“Any
ruler that has ground troops has one hand, but one that also has a navy has
both”.
Peter
the Great
Alphen, Netherlands. 20 October.
What is the state of the Russian Navy? Many years ago at Oxford I wrote a paper
entitled, “The Development of the Soviet Navy as a Blue Water Fleet with the
1956 Appointment of Admiral Sergei Gorshkov”. Snappy title, eh? As I write a ‘blue
water’ power-projection Russian fleet is sailing towards the English Channel
having been escorted in turn by a Type-23 Royal Navy frigate HMS Richmond, and two Type-45 destroyers
HMS Duncan and HMS Daring. At the core of the eight-ship Russian task group is
Moscow’s one aircraft-carrier the 1980s built, 43,000 ton (standard load) Kuznetsov. Ironically, the Kuznetsov has just steamed a few nautical
miles from where Britain is fitting out and completing the new 72,500 ton
aircraft carriers HMS Queen Elizabeth
and HMS Prince of Wales.
The Russian task group
certainly looks impressive. It left Severomorsk Harbour on Saturday to sail
round the North Cape into the Norwegian Sea. The Kuznetsov is supported by the nuclear-powered missile cruiser Petr Veliky, and the anti-submarine
cruiser Severomorsk, together with
five other units. Two further Russian ships are at this moment off the French
coast heading north seemingly to rendezvous with the task group.
Some distance off
Severomorsk the carrier’s air wing arrived and included Mig-29/KUB, Su-27 and
Su-35 fighters and fighter-bombers, together with Ka-52K helicopters. From the exercising that began in the
Norwegian Sea and continued south past the Orkneys it appears the group is
preparing to undertake air strikes against Syria (most likely Aleppo) from the
sea when the group arrives in the eastern Mediterranean.
This year the Russian
Navy celebrated its 320th birthday. Whilst much younger than the
Royal Navy, the Russian Navy remains one of the world’s most celebrated. From its
founding by Peter the Great for much of its history the Russian Navy, if not a
blue water fleet – a force capable of operating globally – could still project
Russian might far and wide. After the disastrous loss of the 1905 Battle of
Tsushima to the British-aided Japanese, and the subsequent 1917 overthrow of
the Tsar, the Soviet Navy for a time became little more than a coastal
protection force. That limited role ended with Gorshkov. In the 1960s and 1970s
the Soviet Union constructed a powerful global reach force of cruisers,
destroyers and nuclear attack and ballistic missile submarines, culminating in
the enormous Typhoon-class nuclear ballistic missile submarines.
The Soviet strategy was
pretty much the same as today.

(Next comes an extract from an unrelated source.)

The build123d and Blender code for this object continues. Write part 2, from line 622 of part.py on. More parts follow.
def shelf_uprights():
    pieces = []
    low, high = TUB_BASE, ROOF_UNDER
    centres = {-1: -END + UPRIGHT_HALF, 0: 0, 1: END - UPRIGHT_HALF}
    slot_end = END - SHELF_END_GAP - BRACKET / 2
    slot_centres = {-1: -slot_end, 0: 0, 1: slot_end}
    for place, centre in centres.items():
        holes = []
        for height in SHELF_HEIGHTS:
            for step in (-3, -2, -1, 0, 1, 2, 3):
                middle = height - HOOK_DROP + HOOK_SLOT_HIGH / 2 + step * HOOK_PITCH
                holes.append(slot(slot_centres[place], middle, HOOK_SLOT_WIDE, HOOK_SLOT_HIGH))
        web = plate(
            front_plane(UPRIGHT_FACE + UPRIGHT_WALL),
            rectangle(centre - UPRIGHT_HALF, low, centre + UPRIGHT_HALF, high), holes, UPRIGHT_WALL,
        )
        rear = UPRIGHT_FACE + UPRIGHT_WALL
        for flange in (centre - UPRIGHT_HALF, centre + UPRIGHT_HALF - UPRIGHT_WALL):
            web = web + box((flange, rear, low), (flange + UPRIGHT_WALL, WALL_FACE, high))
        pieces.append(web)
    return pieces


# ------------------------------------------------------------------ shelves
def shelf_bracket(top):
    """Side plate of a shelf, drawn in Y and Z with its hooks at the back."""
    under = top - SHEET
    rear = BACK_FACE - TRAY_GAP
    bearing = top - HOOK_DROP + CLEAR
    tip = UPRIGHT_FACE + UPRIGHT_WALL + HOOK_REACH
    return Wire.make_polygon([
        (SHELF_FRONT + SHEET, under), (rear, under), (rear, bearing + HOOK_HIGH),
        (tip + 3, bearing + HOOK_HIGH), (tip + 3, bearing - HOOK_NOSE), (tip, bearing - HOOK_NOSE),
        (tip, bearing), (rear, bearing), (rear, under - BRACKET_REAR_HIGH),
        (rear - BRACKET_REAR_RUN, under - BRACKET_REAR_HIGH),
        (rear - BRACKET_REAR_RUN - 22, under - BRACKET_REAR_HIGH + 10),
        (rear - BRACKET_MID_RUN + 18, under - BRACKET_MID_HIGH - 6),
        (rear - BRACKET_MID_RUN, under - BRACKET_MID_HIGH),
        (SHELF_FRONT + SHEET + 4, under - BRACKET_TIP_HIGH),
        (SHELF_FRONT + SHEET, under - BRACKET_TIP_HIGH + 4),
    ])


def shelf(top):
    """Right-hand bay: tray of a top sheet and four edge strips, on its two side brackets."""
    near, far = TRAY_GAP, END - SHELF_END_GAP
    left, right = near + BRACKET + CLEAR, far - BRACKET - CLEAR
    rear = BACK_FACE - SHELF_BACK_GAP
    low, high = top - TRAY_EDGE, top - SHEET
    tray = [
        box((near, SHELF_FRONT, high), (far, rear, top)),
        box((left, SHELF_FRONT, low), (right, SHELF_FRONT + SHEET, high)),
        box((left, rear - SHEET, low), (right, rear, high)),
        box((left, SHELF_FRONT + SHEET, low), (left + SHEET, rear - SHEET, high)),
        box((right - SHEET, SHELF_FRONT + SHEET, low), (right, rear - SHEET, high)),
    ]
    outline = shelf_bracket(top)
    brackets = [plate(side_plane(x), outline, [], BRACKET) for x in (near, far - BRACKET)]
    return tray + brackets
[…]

The strategy had four elements: to create
protected bastions or spaces from which Soviet ‘boomers’ could launch ballistic
missiles in relative safety; to protect the approaches to the Soviet Union; to provide
an outer-layer for a multi-layered defence; and to harry and stretch Western
navies through the aggressive deployment of fast nuclear hunter-killer
submarines, particularly Western ‘boomers’ and surface forces.
For much of the 1990s the
Russian Navy fell into a terrible state of disrepair, eventually resulting in
the tragic loss of the new nuclear attack submarine Kursk in 2000. The loss was due to a highly-dangerous experiment
into the use of a form of torpedo propellant that the Royal Navy had also tried
and abandoned in the 1950s. With the 2000 arrival in
power of President Putin the Russian Navy has been steadily reclaiming its
strength. Now armed with the new Iskandr
family of missiles the Russian Navy is fast developing again the capability to
exert power, influence and effect far beyond Russia’s borders.
Admiral Viktor Chirkov
said recently, “The Russian Navy is being equipped with the newest weapons,
including long-range strike weapons, and has big nuclear power. Naval forces today
are capable of operating for a long time and with high combat readiness in
operationally important areas of the global ocean”. It is true that the Russian
Navy can deploy an impressive array. However, and even though President Putin
has prioritised naval construction to an extent, Russia’s difficult fiscal
situation means that the Navy has far fewer platforms than in the past, and
they are required to do far more tasks by Russia’s aggressive foreign policy. Equally,
the ships the Russian Navy does possess have seen a step-change over the last
decade in a whole suite of capabilities from weapons, to sensors, to enhanced command,
intelligence, surveillance and reconnaissance capabilities.
It is in the design and
construction of submarines where the Russian are making particularly impressive
progress. Since 2010 the sixty strong Russian submarine fleet has been
augmented by the commissioning of 8 new Borei-class
nuclear-powered, ballistic/long-range nuclear cruise missile submarines, 10 Graney-class nuclear hunter-killer submarines
and 20 super-quiet diesel-electric submarines of the Varshavyanka class. By way of comparison the Royal Navy’s seven
Astute-class nuclear-attack submarines have been under construction since 2001
and only three have yet been commissioned.
That said, for all the
impressive appearance of the Kuznetsov
group the Russian Navy of today is a work-in-progress and still enjoys nothing
like the strategic reach or operational flexibility of the United States Navy.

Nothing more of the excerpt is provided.